In total, I went through two wooden trunks, two closests, four huge fabric bags and three large cardboard boxes. Phew!

So I was quite pleased to see I had kept more than I thought. Now, the gown I was looking for for myself was my 1250 gown, made of blue silk. I knew where my barbette, crespine and fillet were (and I need to modify those a little), but the gown itself and the shirte… not too sure. Thankfully, I found them all, and there was much rejoicing, along with some ‘ow’s’ and a bit of ‘argh, it’s creased,’ but overall, yay. Plus my hand-turned leather shoes, dusted off and all good. YAY.

I do have a photo of me wearing said gown, but it’s quite a few years old and I’ve changed a lot since then, so I’m not really au fait with posting it. Instead, have a few images from wiki commons which illustrate the sort of gown and headwear I’m talking about.


So, the gown is equivalent to what the lady on the right is wearing, with the headwear of the lady on the left.

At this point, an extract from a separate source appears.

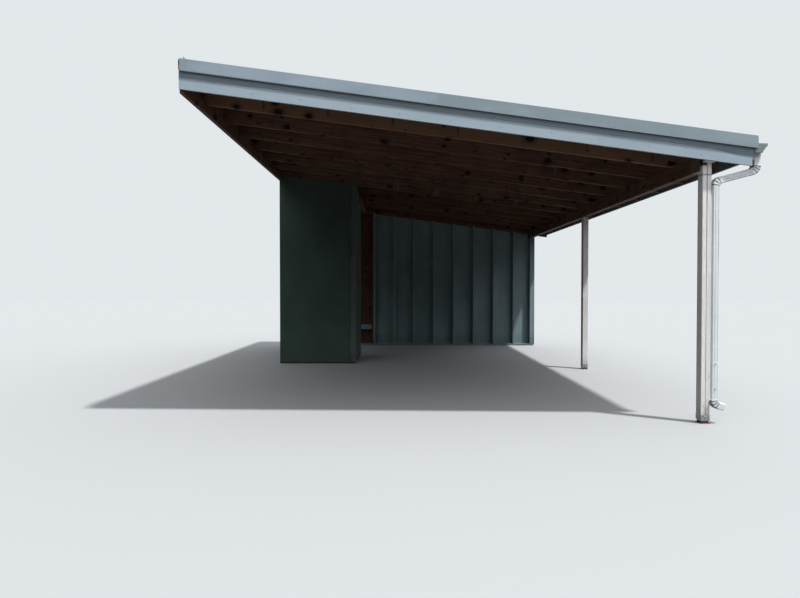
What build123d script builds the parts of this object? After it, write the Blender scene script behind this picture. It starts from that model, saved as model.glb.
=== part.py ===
# Carport that leans on a wall: one roof slope from a wall ledger to a doubled eave beam on
# posts, a boarded stud wall across the rear and a half open storage closet in the wall corner.
#
# Millimetres. While the pieces are drawn, x runs from the wall face to the eave, y from the
# front post to the rear wall and z up from the floor. The saved parts are centred on the
# footprint, so the origin is on the floor in the middle of the covered area.

import os
from math import atan, cos, radians, sin

from build123d import *

# Lumber
two_by = 38.0
one_by = 19.0
four_wide = 89.0
six_wide = 140.0
plywood = 12.0
eased_edge = 3.0

# Roof
slope = 0.134
wall_underside = 2890.0
plumb = 1 / cos(atan(slope))
rafter_pitch = 610.0
rafter_count = 13
front_rafter_y = -two_by
rear_rafter_y = front_rafter_y + rafter_pitch * (rafter_count - 1)
frame_end_y = rear_rafter_y + two_by
tail_x = 4815.0
eave_x = tail_x + one_by
sheet_end_x = eave_x + 24.0

# Ledger and the board behind the rafter ends
ledger_top = wall_underside
ledger_hole_radius = 6.5
ledger_hole_spacing = 1220.0
ledger_hole_count = 6

# Posts and eave beam
post_inner_x = 4429.0
post_outer_x = post_inner_x + 2 * two_by
beam_bottom = 2165.0
beam_top = beam_bottom + six_wide
inner_ply_top = 2200.0
outer_ply_top = 2405.0
rear_line_x = 4455.0
middle_post_y = 3560.0
post_width = 2 * two_by
head_block_reach = 14.0
head_block_bottom = 2224.0

# Steel post base
base_plate = 6.0
base_stand = 20.0
base_plate_side = 2.0
base_plate_end = 6.0
base_stand_inset = 6.0
saddle = 3.0
saddle_height = 76.0
post_foot = base_plate + base_stand + saddle

# Steel hanger that carries the front end of the beam
hanger_length = 125.0
hanger_height = 118.0
hanger_grip = 45.0

# Purlins and roof sheets
purlin_pitch = 610.0
first_field_purlin = 570.0
field_purlin_count = 7
sheet_count = 8
ribs_per_sheet = 4
rib_height = 12.0
rib_base = 60.0
rib_top = 22.0
sheet_metal = 1.0
sheet_gap = 0.5

# Front and rear edges of the roof
fascia_drop = 55.0
cover_metal = 3.0
cover_lip = one_by
bead_pitch = 13.0
bead_count = 5
bead_radius = 2.2
trim_metal = 2.0
trim_face = 104.0
trim_flange = 120.0
trim_kick = 4.0
trim_seam_x = 2186.0
trim_start_x = 10.0
rake_board_height = 76.0
rake_board_depth = plywood
eave_fascia_drop = 7.0
seam_gap = 0.5

# Wall flashing
flashing_metal = 1.0
flashing_rise = 60.0
flashing_reach = 130.0

# Gutter and downspout
gutter_top = 2371.0
gutter_width = 102.0
gutter_depth = 76.0
gutter_bottom = 64.0
gutter_metal = 1.2
gutter_lip = 9.0
ogee_foot = (66.0, 16.0)
ogee_middle = (81.0, 34.0)
ogee_head = (99.0, 50.0)
ogee_foot_radius = 26.0
ogee_head_radius = 30.0
gutter_rim_drop = 2.0
gutter_end_gap = 2.0
cap_proud = 0.8
outlet_x = 4880.0
spout_gap = 3.5
spout_y = 12.0
spout_width = 57.0
spout_depth = 76.0
spout_corner = 7.0
spout_wall = 3.2
spout_inner_corner = 4.0
spout_x = post_outer_x + spout_gap + spout_width / 2
flute_radius = 9.0
flute_depth = 2.0
wide_flutes = (-24.0, -8.0, 8.0, 24.0)
narrow_flutes = (-13.0, 13.0)
bend_radius = 55.0
bend_angle = 75.0
crimp_proud = 3.0
crimp_angle = 4.5
crimp_count = 7
crimp_inset = 1.5
outlet_drop = 96.0
spout_joint_z = 500.0
collar_height = 30.0
collar_proud = 1.0
shoe_z = 208.0
shoe_tip = 42.0
strap_metal = 1.5
strap_height = 25.0
strap_ear = 28.0
strap_levels = {"upper": 1808.0, "lower": 640.0}

# Rear wall
wall_inner_y = frame_end_y - four_wide
first_bay_stud_x = 1298.0
bay_stud_pitch = 402.0
bay_stud_count = 8
board_joint_step = 3
closet_stud_xs = [0.0, 406.0, 812.0, 1258.0]
rail_levels = {"low": 330.0, "middle": 1520.0, "high": 2490.0}
board_foot = 20.0
board_gap = 3.0
wall_gap = 2.0

# Closet
closet_width = 1170.0
closet_front_rafter = 7
closet_front_y = front_rafter_y + closet_front_rafter * rafter_pitch
closet_side_end_y = 5400.0
closet_front_studs = [0.0, 372.0, 744.0, 1120.0]
closet_side_studs = [4740.0, 5362.0]
corner_board_width = 86.0
torn_edge = [
    (5400.0, 2546.0),
    (5292.0, 2571.0),
    (5268.0, 2558.0),
    (5130.0, 2602.0),
    (5096.0, 2590.0),
    (4930.0, 2634.0),
    (4905.0, 2622.0),
    (4760.0, 2676.0),
    (4700.0, 2668.0),
    (4520.0, 2716.0),
]

# How far the roof's edge boards and their metal stand out from the end rafters
cover_proud = one_by + cover_metal
trim_proud = cover_proud + rake_board_depth

# Outline of the whole carport, which sets the shared origin
front_face_y = front_rafter_y - trim_proud - trim_kick
rear_face_y = frame_end_y + trim_proud + trim_kick
centre_x = (eave_x + gutter_width) / 2
centre_y = (front_face_y + rear_face_y) / 2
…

This is the gown (lady on the right), but neither headpiece is what I’ll be wearing. If Jazz goes with the other gown I have for the event, she’ll be wearing that style of headpiece, though.


This one, lady on the left, is pretty much the exact outfit I plan to wear for the event.

All these illuminations come from the Codex Manesse, a German illumination, done between 1305-1340.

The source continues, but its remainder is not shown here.